**Short exercise**
Write out the listing in full, matching it word for word.

━━ Source data

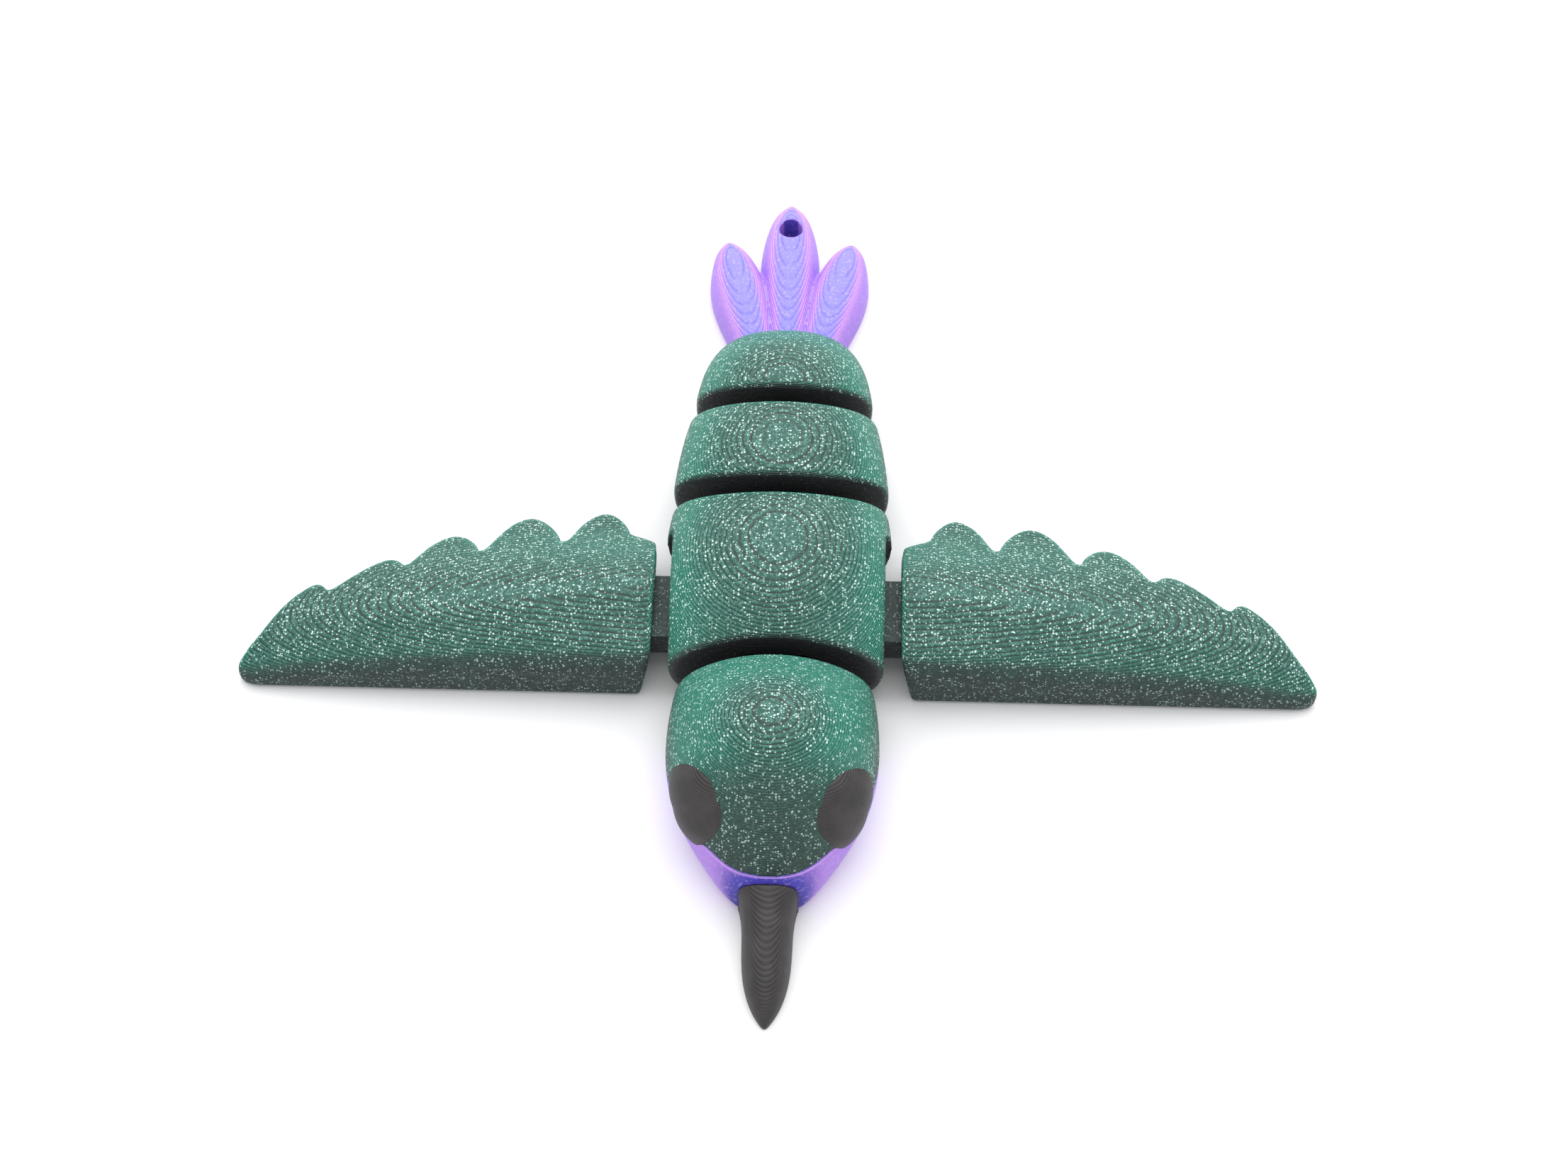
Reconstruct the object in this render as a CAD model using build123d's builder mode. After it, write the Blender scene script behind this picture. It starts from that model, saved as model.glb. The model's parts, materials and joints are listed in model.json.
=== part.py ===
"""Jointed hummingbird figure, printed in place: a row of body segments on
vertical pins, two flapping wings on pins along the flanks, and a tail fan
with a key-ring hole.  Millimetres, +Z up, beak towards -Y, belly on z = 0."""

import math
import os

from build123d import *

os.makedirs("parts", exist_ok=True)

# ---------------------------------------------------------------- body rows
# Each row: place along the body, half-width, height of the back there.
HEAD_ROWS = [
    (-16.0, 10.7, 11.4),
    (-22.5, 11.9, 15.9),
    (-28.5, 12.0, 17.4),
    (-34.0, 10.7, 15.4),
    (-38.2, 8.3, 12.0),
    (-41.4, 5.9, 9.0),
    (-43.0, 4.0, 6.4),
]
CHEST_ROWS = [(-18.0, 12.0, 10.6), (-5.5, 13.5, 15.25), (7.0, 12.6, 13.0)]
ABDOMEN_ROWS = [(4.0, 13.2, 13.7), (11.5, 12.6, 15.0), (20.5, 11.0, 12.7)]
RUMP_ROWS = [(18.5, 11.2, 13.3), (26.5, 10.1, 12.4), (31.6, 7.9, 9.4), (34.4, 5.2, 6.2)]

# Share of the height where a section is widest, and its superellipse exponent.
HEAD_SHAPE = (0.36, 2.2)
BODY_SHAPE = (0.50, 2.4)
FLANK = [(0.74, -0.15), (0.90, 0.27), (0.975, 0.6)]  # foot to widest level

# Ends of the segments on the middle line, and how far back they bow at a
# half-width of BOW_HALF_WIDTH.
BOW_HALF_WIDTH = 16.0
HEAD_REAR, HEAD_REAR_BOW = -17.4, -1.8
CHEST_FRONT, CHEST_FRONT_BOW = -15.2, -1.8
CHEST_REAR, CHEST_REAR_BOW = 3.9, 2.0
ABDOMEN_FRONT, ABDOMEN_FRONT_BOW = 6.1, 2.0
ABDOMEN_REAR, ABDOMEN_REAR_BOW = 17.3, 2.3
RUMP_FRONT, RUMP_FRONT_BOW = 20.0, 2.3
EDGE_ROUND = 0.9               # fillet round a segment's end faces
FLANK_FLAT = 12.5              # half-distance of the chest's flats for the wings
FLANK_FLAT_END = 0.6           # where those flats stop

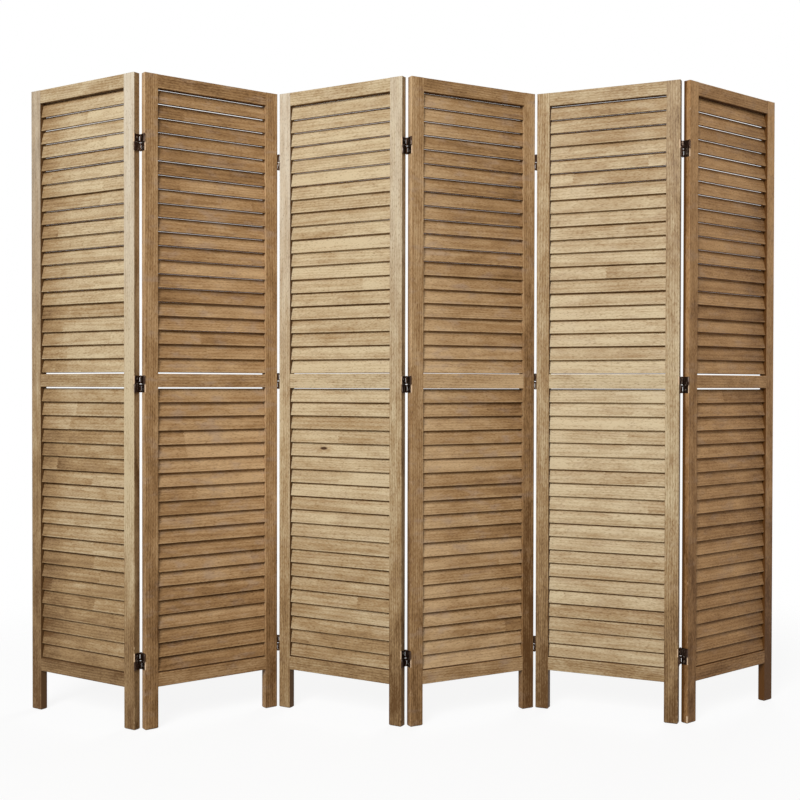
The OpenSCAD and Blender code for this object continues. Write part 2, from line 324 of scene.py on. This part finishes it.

━━━━

**The solution**
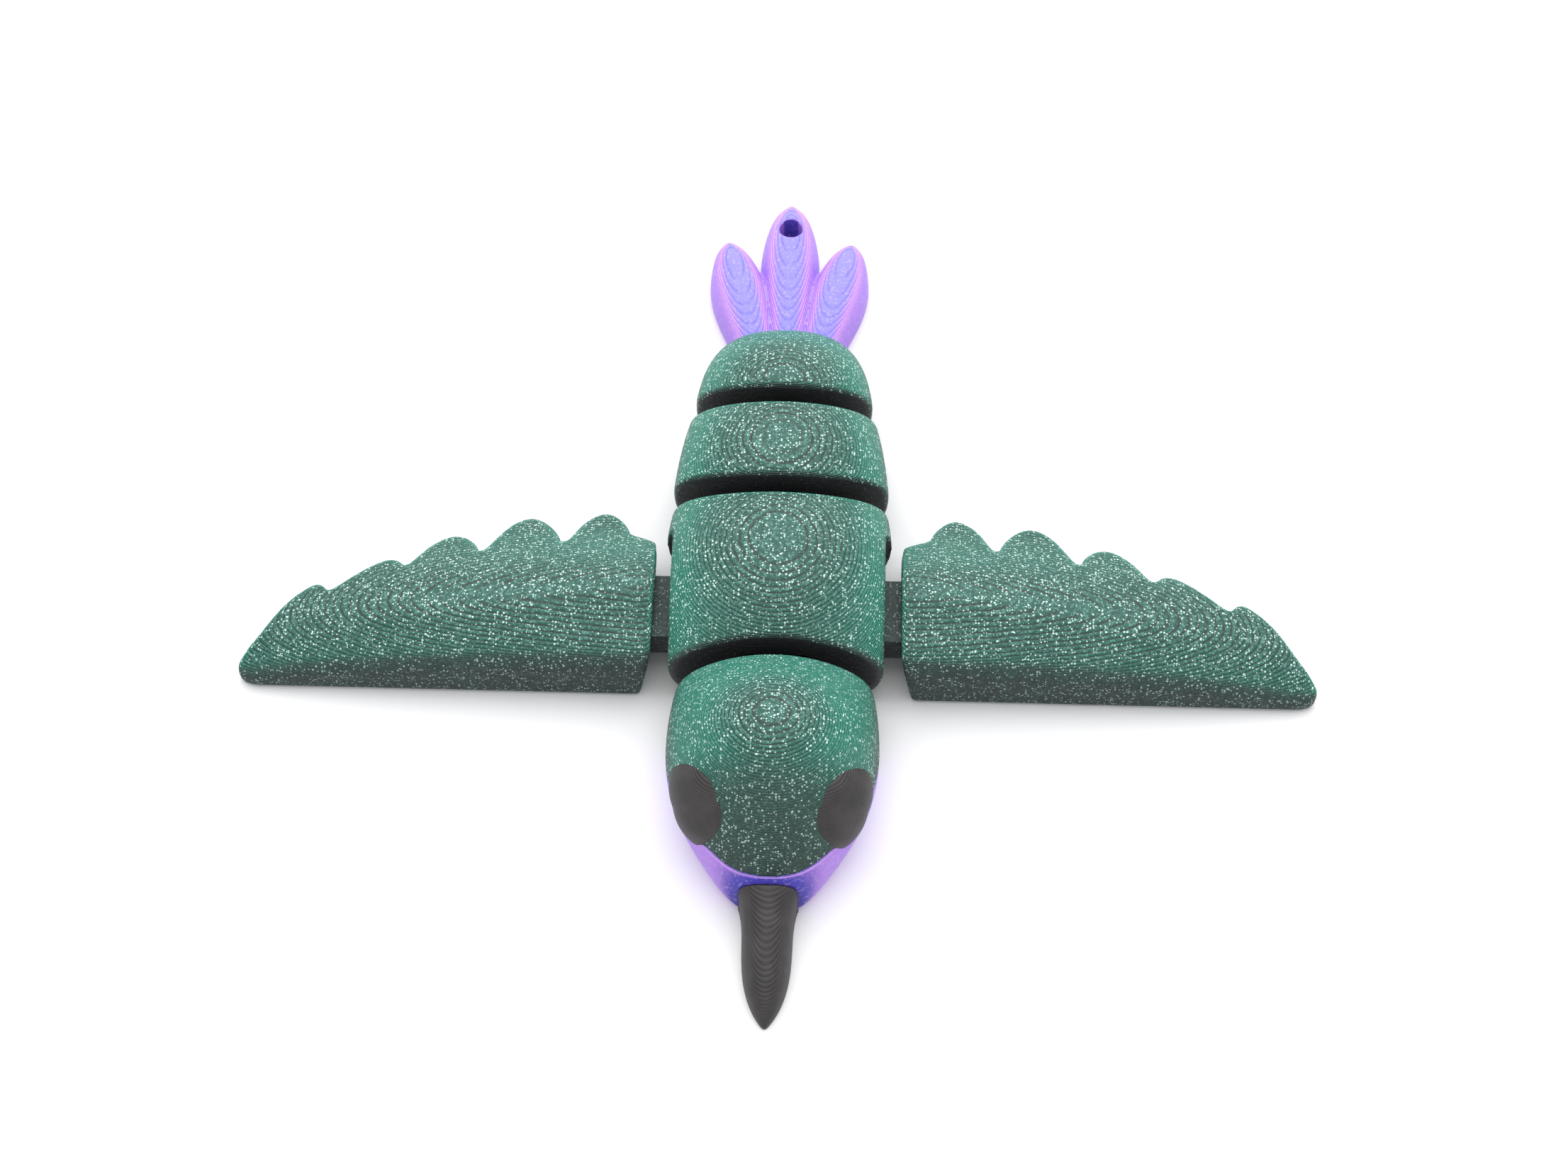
Reconstruct the object in this render as a CAD model using build123d's builder mode. After it, write the Blender scene script behind this picture. It starts from that model, saved as model.glb. The model's parts, materials and joints are listed in model.json.
=== part.py ===
"""Jointed hummingbird figure, printed in place: a row of body segments on
vertical pins, two flapping wings on pins along the flanks, and a tail fan
with a key-ring hole.  Millimetres, +Z up, beak towards -Y, belly on z = 0."""

import math
import os

from build123d import *

os.makedirs("parts", exist_ok=True)

# ---------------------------------------------------------------- body rows
# Each row: place along the body, half-width, height of the back there.
HEAD_ROWS = [
    (-16.0, 10.7, 11.4),
    (-22.5, 11.9, 15.9),
    (-28.5, 12.0, 17.4),
    (-34.0, 10.7, 15.4),
    (-38.2, 8.3, 12.0),
    (-41.4, 5.9, 9.0),
    (-43.0, 4.0, 6.4),
]
CHEST_ROWS = [(-18.0, 12.0, 10.6), (-5.5, 13.5, 15.25), (7.0, 12.6, 13.0)]
ABDOMEN_ROWS = [(4.0, 13.2, 13.7), (11.5, 12.6, 15.0), (20.5, 11.0, 12.7)]
RUMP_ROWS = [(18.5, 11.2, 13.3), (26.5, 10.1, 12.4), (31.6, 7.9, 9.4), (34.4, 5.2, 6.2)]

# Share of the height where a section is widest, and its superellipse exponent.
HEAD_SHAPE = (0.36, 2.2)
BODY_SHAPE = (0.50, 2.4)
FLANK = [(0.74, -0.15), (0.90, 0.27), (0.975, 0.6)]  # foot to widest level

# Ends of the segments on the middle line, and how far back they bow at a
# half-width of BOW_HALF_WIDTH.
BOW_HALF_WIDTH = 16.0
HEAD_REAR, HEAD_REAR_BOW = -17.4, -1.8
CHEST_FRONT, CHEST_FRONT_BOW = -15.2, -1.8
CHEST_REAR, CHEST_REAR_BOW = 3.9, 2.0
ABDOMEN_FRONT, ABDOMEN_FRONT_BOW = 6.1, 2.0
ABDOMEN_REAR, ABDOMEN_REAR_BOW = 17.3, 2.3
RUMP_FRONT, RUMP_FRONT_BOW = 20.0, 2.3
EDGE_ROUND = 0.9               # fillet round a segment's end faces
FLANK_FLAT = 12.5              # half-distance of the chest's flats for the wings
FLANK_FLAT_END = 0.6           # where those flats stop

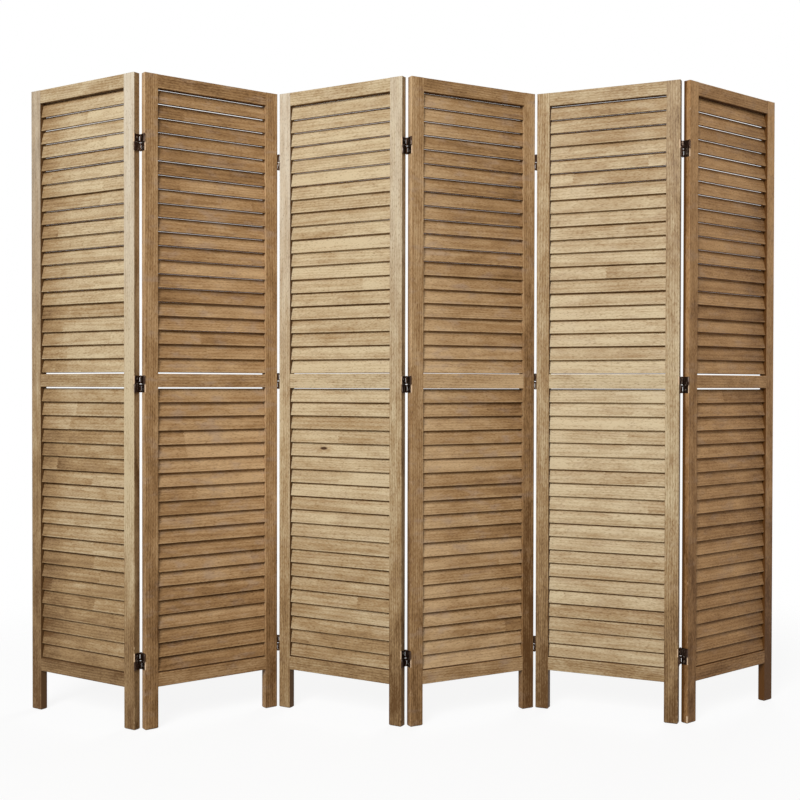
The OpenSCAD and Blender code for this object continues. Write part 2, from line 324 of scene.py on. This part finishes it.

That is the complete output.